Activity revised up with a transitory return to a positive output gap. The economy is expected to grow between 2-3% this year (up from 1.25-2.25% expected in December), responding in large part to the transitory acceleration in 1Q24 (driven by supply factors including electricity generation, among others) and a greater external impulse (supported by a weaker REER). The better activity performance at the start of the year leads to a temporary positive output gap. For both 2025 and 2026, the economy is expected to grow around 2%, in line with an economy converging to its potential, with growth revised down for 2025 to 1.5-2.5%, from 2-3% in the December IPoM. The forecast shows private consumption playing a key role as lower inflation and financing costs, along with recovering sentiment, boost spending. In contrast, gross fixed investment is expected to contract again this year, amid weak fundamentals. Imports of capital goods continue to fall significantly and long-term financing costs remain elevated.

 

Higher short-term inflationary pressures. The effects of the CLP depreciation, higher global prices and the effective inflationary prints of January and February have led to a higher inflation path than previously envisioned. Additionally, some services prices have risen and are not expected to reverse in the near term. CLP weakness will be reflected mostly in volatile prices and gasoline. For core prices, a moderate pass-through is expected in line with the negative output gaps in the tradable consumption sectors. Inflation is seen ending the year at 3.8% (3% expected in December), while core inflation will also end the year at 3.8% (+60bps from December), consolidating a slower, but still downward trend.

 

The correction of prior macroeconomic imbalances allows for further gradual rate cuts.

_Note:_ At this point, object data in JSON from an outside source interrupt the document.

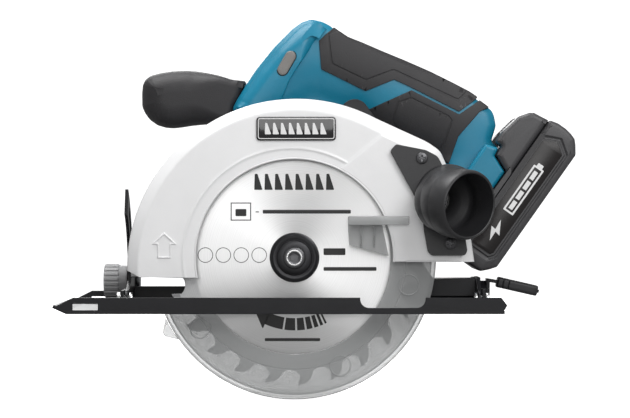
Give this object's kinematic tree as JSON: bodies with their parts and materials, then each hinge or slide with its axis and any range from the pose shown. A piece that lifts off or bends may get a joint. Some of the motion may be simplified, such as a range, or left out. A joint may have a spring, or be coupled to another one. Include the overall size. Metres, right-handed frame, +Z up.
{
  "type": "circular saw",
  "caption": "Compact battery circular saw: toothed blade under a white upper guard and a clear swinging lower guard, on a tilting, depth-setting steel base.",
  "frame": {"origin": "on the sole of the base, in the middle plane of the blade, below the blade's axis", "axes": "+Z up from the sole, +X to the rear where the battery is, +Y to the motor side; the blade side faces -Y"},
  "size_m": [0.3058, 0.1775, 0.2248],
  "materials": {
    "base_black": "semi-gloss black",
    "steel": "brushed",
    "zinc_steel": "zinc plated",
    "knob_grey": "moulded, ribbed",
    "sleeve_black": "soft",
    "guard_white": "satin white",
    "badge_black": "gloss black with pale line",
    "port_black": "moulded",
    "case_alu": "die cast",
    "blue": "satin moulded",
    "grip_rubber": "matt over-moulded",
    "clear_guard": "smoked transparent",
    "blade_steel": "radially ground",
    "flange_dark": "dark oxide",
    "copper_core": "enamelled copper and laminations",
    "black_plastic": "moulded",
    "pack_grey": "moulded",
    "label_black": "printed label",
    "button_grey": "satin",
    "cell_green": "shrink sleeve",
    "bumper_rubber": "soft"
  },
  "bodies": {
    "base": {"base_plate": "base_black", "bevel_quadrant": "zinc_steel", "rear_bracket": "base_black", "base_rivets": "steel", "rear_bolt": "zinc_steel"},
    "tilt": {"tilt_frame": "base_black", "bevel_pins": "steel", "bevel_bolt": "zinc_steel", "depth_arm": "base_black", "depth_pin": "steel"},
    "knob": {"bevel_knob": "knob_grey"},
    "clamp_lever": {"bevel_lever": "zinc_steel", "lever_sleeve": "sleeve_black"},
    "saw": {"upper_guard": "guard_white", "guard_badge": "badge_black", "depth_bolt": "zinc_steel", "dust_port": "port_black", "port_screws": "steel", "guard_spring": "steel", "guard_bumper": "bumper_rubber", "gear_case": "case_alu", "spindle_bearing": "steel", "spindle_rear_bearing": "steel", "motor_front_bearing": "steel", "motor_housing": "blue", "motor_end_cap": "black_plastic", "motor_rear_bearing": "steel", "motor_stator": "copper_core", "brush_holders": "black_plastic", "shell_left": "blue", "shell_right": "blue", "shell_screws": "steel", "trigger_pivot": "steel", "switch_module": "black_plastic", "grip_upper": "grip_rubber", "grip_lower": "grip_rubber", "front_handle": "grip_rubber", "terminal_block": "black_plastic"},
    "depth_clamp": {"depth_lever": "black_plastic"},
    "spindle": {"spindle": "steel", "spindle_gear": "steel", "inner_flange": "flange_dark", "blade": "blade_steel", "outer_flange": "flange_dark", "blade_bolt": "zinc_steel"},
    "rotor": {"motor_shaft": "steel", "motor_pinion": "steel", "armature": "copper_core", "commutator": "copper_core", "motor_fan": "black_plastic"},
    "lower_guard": {"lower_guard": "clear_guard", "guard_hub": "steel"},
    "trigger": {"trigger": "black_plastic"},
    "lock_off": {"lock_off_button": "button_grey"},
    "spindle_lock": {"spindle_lock_button": "black_plastic"},
    "battery": {"battery_case": "pack_grey", "battery_cover": "pack_grey", "battery_cells": "cell_green", "battery_label": "label_black"},
    "latch": {"battery_latch": "black_plastic"}
  },
  "joints": [
    {"name": "bevel_tilt", "type": "hinge", "parent": "base", "child": "tilt", "pos_m": [0, -0.006, 0.008], "axis": [1, 0, 0], "range_deg": [0, 45]},
    {"name": "bevel_knob_turn", "type": "hinge", "parent": "tilt", "child": "knob", "pos_m": [-0.108, 0.05639, 0.01677], "axis": [1, 0, 0], "range_deg": [-180, 180]},
    {"name": "bevel_lever_turn", "type": "hinge", "parent": "base", "child": "clamp_lever", "pos_m": [0.114, 0.057, 0.012], "axis": [1, 0, 0], "range_deg": [0, 75]},
    {"name": "depth", "type": "hinge", "parent": "tilt", "child": "saw", "pos_m": [-0.086, 0.022, 0.028], "axis": [0, -1, 0], "range_deg": [0, 30]},
    {"name": "depth_lever_turn", "type": "hinge", "parent": "saw", "child": "depth_clamp", "pos_m": [0.06393, 0.02, 0.04112], "axis": [0, -1, 0], "range_deg": [0, 60]},
    {"name": "spindle_spin", "type": "hinge", "parent": "saw", "child": "spindle", "pos_m": [0, 0, 0.032], "axis": [0, -1, 0], "continuous": true},
    {"name": "rotor_spin", "type": "hinge", "parent": "saw", "child": "rotor", "pos_m": [0.0126, 0.06, 0.05784], "axis": [0, -1, 0], "continuous": true},
    {"name": "lower_guard_swing", "type": "hinge", "parent": "saw", "child": "lower_guard", "pos_m": [0, 0, 0.032], "axis": [0, -1, 0], "range_deg": [0, 120], "stiffness_Nm_per_rad": 0.12, "springref_deg": -57.3},
    {"name": "trigger_pull", "type": "hinge", "parent": "saw", "child": "trigger", "pos_m": [0.036, 0.048, 0.128], "axis": [0, -1, 0], "range_deg": [0, 9], "stiffness_Nm_per_rad": 0.6, "springref_deg": -8.59},
    {"name": "lock_off_press", "type": "slide", "parent": "saw", "child": "lock_off", "axis": [0, 1, 0], "range_m": [0, 0.0025], "stiffness_N_per_m": 600, "springref_m": -0.002},
    {"name": "spindle_lock_press", "type": "slide", "parent": "saw", "child": "spindle_lock", "axis": [0, 0, -1], "range_m": [0, 0.0035], "stiffness_N_per_m": 800, "springref_m": -0.002},
    {"name": "battery_slide", "type": "slide", "parent": "saw", "child": "battery", "axis": [0.5762, 0, 0.8173], "range_m": [0, 0.07]},
    {"name": "latch_press", "type": "slide", "parent": "battery", "child": "latch", "axis": [0.8173, 0, -0.5762], "range_m": [0, 0.0025], "stiffness_N_per_m": 600, "springref_m": -0.002}
  ],
  "couplings": [
    {"joint": "rotor_spin", "follows": "spindle_spin", "ratio": -4}
  ]
}
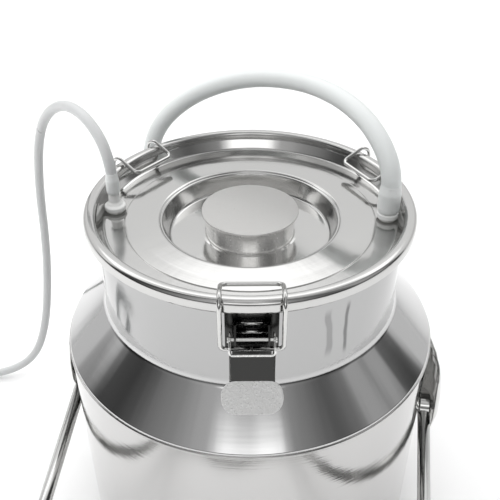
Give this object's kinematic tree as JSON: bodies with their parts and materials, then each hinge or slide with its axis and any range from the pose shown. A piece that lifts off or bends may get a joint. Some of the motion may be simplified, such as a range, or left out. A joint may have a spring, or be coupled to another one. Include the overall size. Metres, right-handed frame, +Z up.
{
  "type": "milking machine bucket",
  "caption": "Stainless milking machine bucket with a stepped neck, a knobbed lid clamped by wire toggle latches, a swing bail, and milk and vacuum hoses.",
  "frame": {"origin": "centre of the can's flat base, on the surface it stands on", "axes": "+Z up along the can's axis, -Y towards the front latch, +X towards the milk hose's fitting"},
  "size_m": [0.5449, 0.6313, 0.3537],
  "materials": {
    "polished_steel": "mirror-polished stainless steel sheet",
    "knob_steel": "satin stainless steel",
    "latch_steel": "bright stainless steel sheet and wire",
    "milky_hose": "milky translucent silicone",
    "white_plastic": "translucent white plastic",
    "white_rubber": "white silicone gasket",
    "tie_strap": "white plastic strap"
  },
  "bodies": {
    "can": {"can_body": "polished_steel", "can_base": "polished_steel", "can_shoulder": "polished_steel", "can_rim": "polished_steel", "ear_left": "polished_steel", "ear_right": "polished_steel", "bail_stud_left": "polished_steel", "bail_stud_right": "polished_steel", "latch_base_front": "latch_steel", "latch_base_right": "latch_steel", "latch_base_left": "latch_steel", "latch_axle_front": "latch_steel", "latch_axle_right": "latch_steel", "latch_axle_left": "latch_steel", "milk_hose_coil": "milky_hose", "milk_hose_coil_tie_1": "tie_strap", "milk_hose_coil_tie_2": "tie_strap", "milk_hose_tail": "milky_hose", "milk_hose_connector": "white_plastic", "vacuum_hose_coil": "milky_hose", "vacuum_hose_coil_tie_1": "tie_strap", "vacuum_hose_coil_tie_2": "tie_strap", "vacuum_hose_tail": "milky_hose", "vacuum_hose_connector": "white_plastic"},
    "lid": {"lid_cover": "polished_steel", "lid_gasket": "white_rubber", "lid_knob": "knob_steel", "milk_fitting": "white_plastic", "milk_seal": "white_rubber", "milk_nut": "white_plastic", "milk_hose_cuff": "milky_hose", "milk_hose": "milky_hose", "vacuum_fitting": "white_plastic", "vacuum_seal": "white_rubber", "vacuum_nut": "white_plastic", "vacuum_hose_cuff": "milky_hose", "vacuum_hose": "milky_hose"},
    "carry_bail": {"carry_bail": "polished_steel", "bail_eye_left": "polished_steel", "bail_eye_right": "polished_steel"},
    "latch_lever_front": {"latch_lever_front": "latch_steel"},
    "latch_wire_front": {"latch_wire_front": "latch_steel"},
    "latch_lever_right": {"latch_lever_right": "latch_steel"},
    "latch_wire_right": {"latch_wire_right": "latch_steel"},
    "latch_lever_left": {"latch_lever_left": "latch_steel"},
    "latch_wire_left": {"latch_wire_left": "latch_steel"}
  },
  "joints": [
    {"name": "lid_lift", "type": "slide", "parent": "can", "child": "lid", "axis": [0, 0, 1], "range_m": [0, 0.15], "deforming": ["milk_hose", "vacuum_hose"]},
    {"name": "bail_swing", "type": "hinge", "parent": "can", "child": "carry_bail", "pos_m": [0, 0, 0.1005], "axis": [-0.9886, 0.1504, 0], "range_deg": [0, 109]},
    {"name": "lever_swing_front", "type": "hinge", "parent": "can", "child": "latch_lever_front", "pos_m": [0.00124, -0.11849, 0.2586], "axis": [-0.9999, -0.0105, 0], "range_deg": [0, 100]},
    {"name": "wire_swing_front", "type": "hinge", "parent": "latch_lever_front", "child": "latch_wire_front", "pos_m": [0.00123, -0.1177, 0.25064], "axis": [-0.9999, -0.0105, 0], "range_deg": [-140, 0]},
    {"name": "lever_swing_right", "type": "hinge", "parent": "can", "child": "latch_lever_right", "pos_m": [0.10314, 0.05835, 0.2586], "axis": [0.4924, -0.8704, 0], "range_deg": [0, 100]},
    {"name": "wire_swing_right", "type": "hinge", "parent": "latch_lever_right", "child": "latch_wire_right", "pos_m": [0.10245, 0.05796, 0.25064], "axis": [0.4924, -0.8704, 0], "range_deg": [-140, 0]},
    {"name": "lever_swing_left", "type": "hinge", "parent": "can", "child": "latch_lever_left", "pos_m": [-0.09338, 0.07296, 0.2586], "axis": [0.6157, 0.788, 0], "range_deg": [0, 100]},
    {"name": "wire_swing_left", "type": "hinge", "parent": "latch_lever_left", "child": "latch_wire_left", "pos_m": [-0.09275, 0.07247, 0.25064], "axis": [0.6157, 0.788, 0], "range_deg": [-140, 0]}
  ],
  "couplings": [
    {"joint": "wire_swing_front", "follows": "lever_swing_front", "ratio": -1.4},
    {"joint": "wire_swing_right", "follows": "lever_swing_right", "ratio": -1.4},
    {"joint": "wire_swing_left", "follows": "lever_swing_left", "ratio": -1.4}
  ]
}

The Board anticipates that, in line with the central scenario of the IPoM, rate cuts will continue with the magnitude and timing of the cuts being data-dependent. The center of the corridor’s 33% confidence interval points to a 5% average policy rate during 4Q24 (25bps below the December report) and 4.0% in 4Q25 (broadly in line with December). The corridors upper bound considers the rate path if domestic demand performs better than the central scenario, while the lower bound anticipates an additional deterioration of domestic demand, reducing inflationary pressures. A scenario where US inflation is even more persistent than expected, forcing the Fed to delay rate cuts further and affecting global financial conditions, would need to be carefully analyzed as to what the effect on the domestic inflation path would be. Elevated global uncertainty could also lead to events that would merit a monetary policy response that drifts above or below the corridor’s borders.